While Social.coop’s direct democracy model does ensure total transparency of
decision-making processes, it does feel a little over the top when decisions tend
to be made by the same core group of participants– a 10% voting turnover is not
great. The introduction of representative mechanisms, such as delegates, might
be a more effective, as well as democratically viable, solution. There’s many
ways one could do this, but employing a liquid democracy model– in which users
can delegate and revoke their votes to other users in real-time– would probably
make the most sense for a virtually governed entity like Social.coop. One can
also imagine that a form of reward mechanism, where delegates are rewarded
for the work that they do (voting on behalf of others), could be beneficial.

In conclusion, the exploration of the #BuyTwitter campaign, the emergence of the
Fediverse, and Social.coop’s unique governance model offer valuable insights
into the evolving landscape of decentralized social media platforms.

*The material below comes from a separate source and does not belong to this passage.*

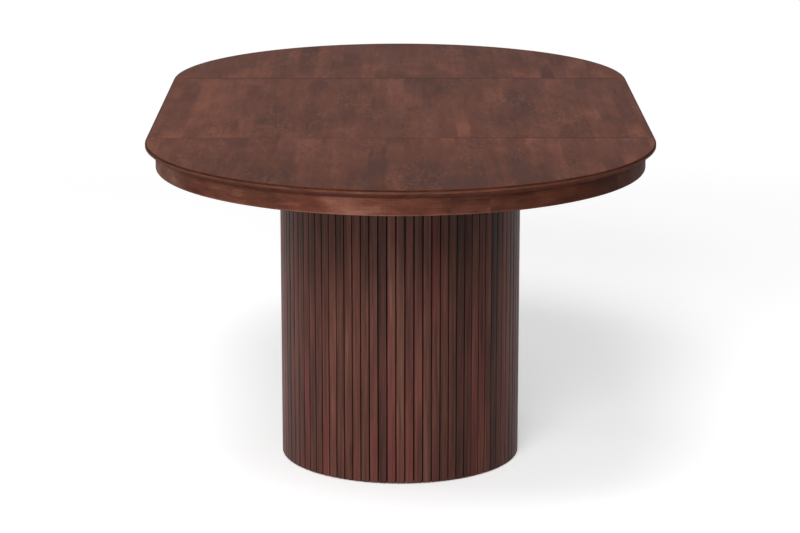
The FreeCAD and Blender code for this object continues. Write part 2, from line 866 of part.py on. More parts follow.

The #BuyTwitter campaign, while not ultimately successful, sparked a
conversation about the drawbacks of Twitter’s corporate ownership model,
suggesting alternative user-owned structures. The rise of the Fediverse,
pioneered by platforms like Mastodon, signifies a shift towards a more
decentralized platform ecosystem. The significant user growth in Mastodon after
the X (formerly Twitter) takeover and the establishment of BlueSky demonstrate
a growing interest in alternative platforms that prioritize user autonomy, privacy,
and democratic principles.

Social.coop stands out as a unique example of a cooperatively organized
Mastodon instance. Integrating Open Collective and Loomio, the entity attempts
to govern itself through transparent and democratic processes. However, the
critique raises questions about its scalability and potential barriers to effective
participation. Its direct democracy model, which at times feels excessive and
inefficient, has some significant problems, particularly concerning governance
participation. Counting around 500 active users monthly, it is clear that the
platform, in its current state, can’t scale. That’s not necessarily the goal either,
but as it is growing, the question of governance is pressing. The introduction of
delegation mechanisms in combination with a reward system, utilizing a liquid
democracy model, could be beneficial.

Overall, Social.coop must be seen in the context of the larger infrastructure it
finds itself within. The Fediverse model and its underlying protocols do have
some concerning aspects to it, specifically looking at the power dynamics within
instances themselves. Ultimately leaving all power to the server admin, trust
becomes very important in facilitating these communities. Social.coop’s attempt
to address these issues through its cooperative model, suggests a noteworthy
experiment in digital democracy models. Can it replace X? Probably not. But it
does serve as an interesting example of how one might organize within these
decentralized ecosystems, though with its own set of issues.